● Written problem
Using the data below, repeat all of it precisely.

● Recorded information
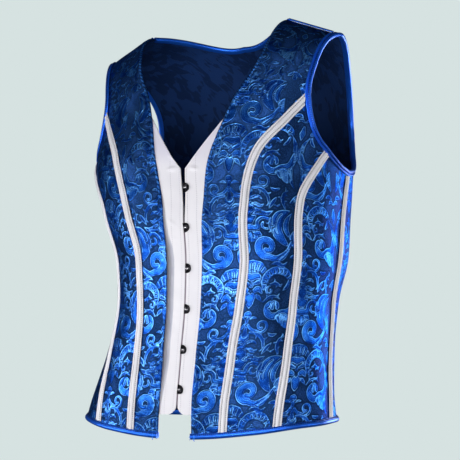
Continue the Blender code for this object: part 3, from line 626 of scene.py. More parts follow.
def sampled(table, row, column):
    """Value between four neighbours of a table, weighted by nearness, at fractional rows and columns."""
    i = np.clip(np.floor(row).astype(int), 0, table.shape[0] - 2)
    j = np.clip(np.floor(column).astype(int), 0, table.shape[1] - 2)
    v, u = row - i, column - j
    return ((table[i, j] * (1 - u) + table[i, j + 1] * u) * (1 - v)
            + (table[i + 1, j] * (1 - u) + table[i + 1, j + 1] * u) * v)


def length_round(angle, rise):
    return sampled(ring_lengths, (rise - table_rises[0]) / RISE_STEP, (angle - table_angles[0]) / ROUND_STEP)


def woven(grain, angle, rise):
    """Distance, tone and lean of the damask, lean being the slope that paints light and shade on the motifs:
    cloth lengths mirrored about the mirror axes of the card.
    """
    up = rise * 1000
    across = (length_round(angle, rise) - (grain.high + (grain.high - grain.low) * up / 300)) / CARD_SCALE
    down = ((grain.tip - up) / CARD_SCALE) % TALL
    across = np.abs((across + HALF_WIDE) % (2 * HALF_WIDE) - HALF_WIDE)
    wrapped = [np.concatenate([card, card[:2]]) for card in (figure, tone, lean)]
    return [sampled(card, down / CARD_STEP, across / CARD_STEP) for card in wrapped]


print("round the hem", np.round(ring_lengths[0, -2] - ring_lengths[0, 1]), "mm")

# %% [markdown]
# ## Meshes from whole arrays
#
# Every piece below is a grid of points worked out at once and handed to the mesh in one go. A sewn panel
# is a thin wall: an outer face with all the detail, a half-round turned edge, and a coarser inner face,
# since nobody looks closely inside. Two triangles of the edge meet one of the inner face, like a zip.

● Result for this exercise
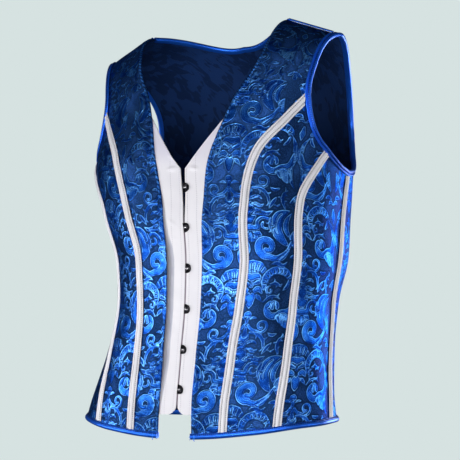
Continue the Blender code for this object: part 3, from line 626 of scene.py. More parts follow.
def sampled(table, row, column):
    """Value between four neighbours of a table, weighted by nearness, at fractional rows and columns."""
    i = np.clip(np.floor(row).astype(int), 0, table.shape[0] - 2)
    j = np.clip(np.floor(column).astype(int), 0, table.shape[1] - 2)
    v, u = row - i, column - j
    return ((table[i, j] * (1 - u) + table[i, j + 1] * u) * (1 - v)
            + (table[i + 1, j] * (1 - u) + table[i + 1, j + 1] * u) * v)


def length_round(angle, rise):
    return sampled(ring_lengths, (rise - table_rises[0]) / RISE_STEP, (angle - table_angles[0]) / ROUND_STEP)


def woven(grain, angle, rise):
    """Distance, tone and lean of the damask, lean being the slope that paints light and shade on the motifs:
    cloth lengths mirrored about the mirror axes of the card.
    """
    up = rise * 1000
    across = (length_round(angle, rise) - (grain.high + (grain.high - grain.low) * up / 300)) / CARD_SCALE
    down = ((grain.tip - up) / CARD_SCALE) % TALL
    across = np.abs((across + HALF_WIDE) % (2 * HALF_WIDE) - HALF_WIDE)
    wrapped = [np.concatenate([card, card[:2]]) for card in (figure, tone, lean)]
    return [sampled(card, down / CARD_STEP, across / CARD_STEP) for card in wrapped]


print("round the hem", np.round(ring_lengths[0, -2] - ring_lengths[0, 1]), "mm")

# %% [markdown]
# ## Meshes from whole arrays
#
# Every piece below is a grid of points worked out at once and handed to the mesh in one go. A sewn panel
# is a thin wall: an outer face with all the detail, a half-round turned edge, and a coarser inner face,
# since nobody looks closely inside. Two triangles of the edge meet one of the inner face, like a zip.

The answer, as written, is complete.